Jacob Hamburger, a professor at Cornell Law School, said that the arguments from states challenging the deferred action program are mostly unchanged from two years ago.

“That’s why this issue of standing has become important in this big cluster of cases we are seeing,” he said.

Long-running Litigation

A Fifth Circuit panel, comprised of one George W. Bush and two Donald Trump appointees, found unlawful in October 2022 the executive memorandum that established DACA a decade earlier—the culmination of a challenge to the program first brought by Republican states in 2018.

As part of that ruling, the panel ordered Southern District of Texas Judge Andrew Hanen, a George W. Bush appointee, to evaluate regulations issued by the Biden administration to fortify the program.

Hanen, who barred new DACA participants in 2021, struck down the deferred action rules last year and said they suffered “from the same legal impediments” as the executive memorandum. The decision, which maintained protections and work authorization for current recipients, set the stage for the latest appellate battle.

The ongoing legal clash in the meantime means continued uncertainty for more than 535,000 current DACA recipients and their families, as well as employers that have urged the appeals court to uphold the protections—among them, IBM Corp., Verizon Communications Inc., and Alphabet Inc.'s Google.

More than 37,000 current recipients are employed in health-care jobs, while 17,000 work in education and another 17,000 fill roles in science, technology, engineering, and mathematics fields, according to a coalition of business groups supporting the program.

Thursday’s arguments will be heard by Judge Edith Brown Clement, a George W. Bush appointee; Judge Jerry E. Smith, a Ronald Reagan appointee; and Judge Stephen A. Higginson, a Barack Obama appointee.

The Biden administration has argued that the secretary of homeland security is plainly authorized by Congress to carry out a deferred-action program and that states don’t have standing or an interest in controlling immigration. Texas and other challengers told the court that states are harmed by significant expenditures on emergency services, health care, and education stemming from the program and that they have an interest in the enforcement of federal immigration law.

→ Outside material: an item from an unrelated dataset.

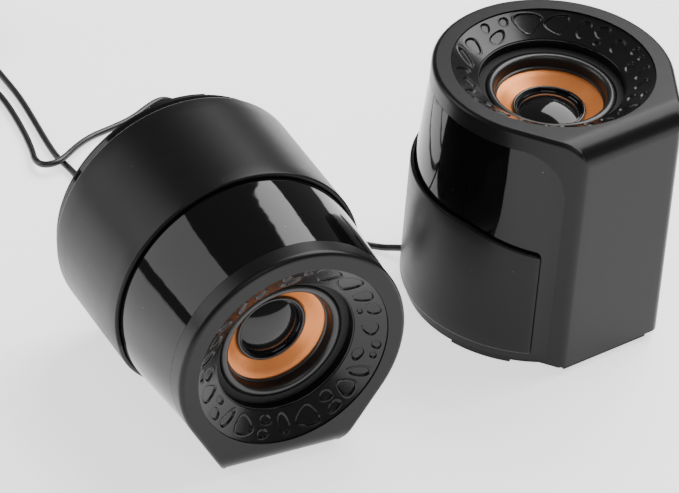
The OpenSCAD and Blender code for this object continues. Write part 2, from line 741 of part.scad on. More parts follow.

The previous Fifth Circuit ruling on the program largely adopted “this very broad idea of state interest” in reviewing the DACA program, Hamburger said.

Setting Standing Criteria

No matter how the appeals court decides, the challenge to the DACA rule will go to the Supreme Court, said Thomas Saenz, president and general counsel at the Mexican-American Legal Defense and Education Fund, which represents DACA recipients who have joined the case as intervenor defendants.

Weeks before Hanen’s ruling last year, the justices issued a decision on DHS enforcement priorities that DACA’s defenders say should undercut the states’ challenge even before taking up the merits of the case. In the June 2023 decision, the high court found that Texas and Louisiana don’t have standing to sue over the executive branch’s immigration enforcement policies. In the same session, the high court rejected a challenge to the Indian Child Welfare Act, finding that Texas didn’t have standing to bring an equal protection case case against the federal government.

Even more recently, a Supreme Court decision tossing a challenge to federal curbs of misinformation underlined that states must establish standing for each claim against a program and can’t rely on “generalized assertions of harm,” MALDEF told the Fifth Circuit in July.

The appellate court’s ruling on standing in the DACA case could signal how it will handle similar arguments in litigation over one parole program for nationals of Cuba, Haiti, Nicaragua, and Venezuela, and another for immigrant spouses and stepchildren of US citizens. A challenge to the “CHNV” parole program was tossed by a Trump-appointed district court judge who found Republican states couldn’t show injury, while the government has made clear a key part of its legal defense of the program will hinge on arguments that Republican states lack standing to sue.

The recent Supreme Court precedent underline that states must show a clear injury to bring a suit, said Jeff Joseph, a partner at the immigration law firm BAL. The Fifth Circuit could help establish criteria for how states go about doing that, he said.

“I would hope that they treat this as a guiding principle and say we’re not going to nitpick in regards to standing,” Joseph said. “They could resolve that issue once and for all so we wouldn’t see these constant lawsuits every time the executive tries to do something.”

The case is Texas v. USA, 5th Cir., No. 23-40653, oral argument scheduled 10/10/24.